**Goal:**
Copy every line of the material below word for word.

··· Dataset extract

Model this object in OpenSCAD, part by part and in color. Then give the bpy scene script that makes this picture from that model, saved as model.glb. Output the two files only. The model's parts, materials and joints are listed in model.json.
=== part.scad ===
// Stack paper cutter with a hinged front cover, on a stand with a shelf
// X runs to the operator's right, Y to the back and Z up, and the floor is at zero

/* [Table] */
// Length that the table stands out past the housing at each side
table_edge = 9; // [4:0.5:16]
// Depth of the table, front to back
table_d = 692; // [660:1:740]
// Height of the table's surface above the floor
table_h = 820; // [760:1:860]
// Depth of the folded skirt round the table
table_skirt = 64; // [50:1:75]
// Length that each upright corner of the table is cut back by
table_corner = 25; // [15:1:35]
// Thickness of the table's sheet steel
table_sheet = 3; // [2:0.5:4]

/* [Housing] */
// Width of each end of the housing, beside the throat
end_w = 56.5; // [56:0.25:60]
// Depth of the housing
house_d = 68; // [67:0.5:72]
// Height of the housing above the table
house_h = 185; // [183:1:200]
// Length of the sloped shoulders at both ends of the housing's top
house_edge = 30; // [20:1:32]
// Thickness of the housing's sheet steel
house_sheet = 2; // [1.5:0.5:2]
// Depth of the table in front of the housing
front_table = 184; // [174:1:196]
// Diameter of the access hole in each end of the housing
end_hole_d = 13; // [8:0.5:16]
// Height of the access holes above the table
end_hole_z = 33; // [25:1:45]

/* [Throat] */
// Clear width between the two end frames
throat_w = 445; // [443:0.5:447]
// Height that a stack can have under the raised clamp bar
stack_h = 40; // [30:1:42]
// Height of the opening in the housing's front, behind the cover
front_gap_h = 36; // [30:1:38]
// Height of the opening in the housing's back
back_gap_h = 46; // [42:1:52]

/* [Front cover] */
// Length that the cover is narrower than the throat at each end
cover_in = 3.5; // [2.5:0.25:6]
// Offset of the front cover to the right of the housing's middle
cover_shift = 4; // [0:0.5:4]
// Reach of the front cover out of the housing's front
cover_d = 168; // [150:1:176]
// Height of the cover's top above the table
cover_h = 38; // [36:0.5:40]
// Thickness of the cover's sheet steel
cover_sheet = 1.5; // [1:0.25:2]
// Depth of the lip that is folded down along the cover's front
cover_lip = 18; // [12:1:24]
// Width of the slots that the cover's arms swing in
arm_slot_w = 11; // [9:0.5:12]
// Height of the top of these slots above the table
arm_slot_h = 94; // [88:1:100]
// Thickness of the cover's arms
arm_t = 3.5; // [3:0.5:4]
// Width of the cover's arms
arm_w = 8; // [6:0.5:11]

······

**Response:**
Model this object in OpenSCAD, part by part and in color. Then give the bpy scene script that makes this picture from that model, saved as model.glb. Output the two files only. The model's parts, materials and joints are listed in model.json.
=== part.scad ===
// Stack paper cutter with a hinged front cover, on a stand with a shelf
// X runs to the operator's right, Y to the back and Z up, and the floor is at zero

/* [Table] */
// Length that the table stands out past the housing at each side
table_edge = 9; // [4:0.5:16]
// Depth of the table, front to back
table_d = 692; // [660:1:740]
// Height of the table's surface above the floor
table_h = 820; // [760:1:860]
// Depth of the folded skirt round the table
table_skirt = 64; // [50:1:75]
// Length that each upright corner of the table is cut back by
table_corner = 25; // [15:1:35]
// Thickness of the table's sheet steel
table_sheet = 3; // [2:0.5:4]

/* [Housing] */
// Width of each end of the housing, beside the throat
end_w = 56.5; // [56:0.25:60]
// Depth of the housing
house_d = 68; // [67:0.5:72]
// Height of the housing above the table
house_h = 185; // [183:1:200]
// Length of the sloped shoulders at both ends of the housing's top
house_edge = 30; // [20:1:32]
// Thickness of the housing's sheet steel
house_sheet = 2; // [1.5:0.5:2]
// Depth of the table in front of the housing
front_table = 184; // [174:1:196]
// Diameter of the access hole in each end of the housing
end_hole_d = 13; // [8:0.5:16]
// Height of the access holes above the table
end_hole_z = 33; // [25:1:45]

/* [Throat] */
// Clear width between the two end frames
throat_w = 445; // [443:0.5:447]
// Height that a stack can have under the raised clamp bar
stack_h = 40; // [30:1:42]
// Height of the opening in the housing's front, behind the cover
front_gap_h = 36; // [30:1:38]
// Height of the opening in the housing's back
back_gap_h = 46; // [42:1:52]

/* [Front cover] */
// Length that the cover is narrower than the throat at each end
cover_in = 3.5; // [2.5:0.25:6]
// Offset of the front cover to the right of the housing's middle
cover_shift = 4; // [0:0.5:4]
// Reach of the front cover out of the housing's front
cover_d = 168; // [150:1:176]
// Height of the cover's top above the table
cover_h = 38; // [36:0.5:40]
// Thickness of the cover's sheet steel
cover_sheet = 1.5; // [1:0.25:2]
// Depth of the lip that is folded down along the cover's front
cover_lip = 18; // [12:1:24]
// Width of the slots that the cover's arms swing in
arm_slot_w = 11; // [9:0.5:12]
// Height of the top of these slots above the table
arm_slot_h = 94; // [88:1:100]
// Thickness of the cover's arms
arm_t = 3.5; // [3:0.5:4]
// Width of the cover's arms
arm_w = 8; // [6:0.5:11]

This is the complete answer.